At the moment, they are really worried about money. They're facing a doubling of their tuition fees. The student loans they are currently entitled to will still be available, but I don't know enough about student funding to be able to assuage their fears of not being able to afford to join the university of their choice, let alone afford to live and study there.

I was the first year to pay tuition fees. This was tough. Everyone of our parents' generation had been fortunate enough not only to pay fees but to receive full maintenance grants. Needless to say, fees were brought in by Labour, who are now bitching like anything at pretty much every Conservative spending cut, so my support for any political party is fairly restricted at the moment. As I was liable for full fees due to my father's income, he undertook to pay my tuition fees. £4000 for my degree was a fair bit for him to fork out.

(A note to Americans who might think we have this easy - bear in mind that these were brought in with less than a year's warning, as will the increases, leaving very little time to save up in college funds.)

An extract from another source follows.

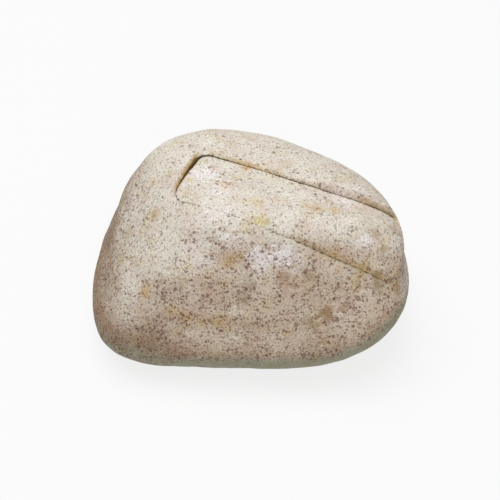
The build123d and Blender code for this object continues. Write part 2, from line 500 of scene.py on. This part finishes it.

Now it has been announced that the Educational Maintenance Allowance (EMA) is to be cut, courtesy of the coalition government. The Chancellor's speech went thus:
We will fund an increase in places for 16 to 19 year olds, and raise the participation age to 18 by the end of the Parliament - and that enables us to replace education maintenance allowances with more targeted support.
I don't know what "targeted support" will entail, but the EMA seemed pretty targeted to me - means tested on the basis of income. For some students it's the difference between being able to eat during the day and going hungry. Or it's the difference between a three-hour bus journey across London to college or an hour-long train ride. Or it's the difference between being able to go to sixth-form or being pressurised to work full-time.

I'm not an idiot - I know cuts need to come in somewhere. But in the same speech Osborne talks about showering the early years education sector with extra funds. I can't help but think that all that money on ensuring children get the best start is going to be an absolute waste if they then face a massive funding-shaped barrier the moment they hit 16.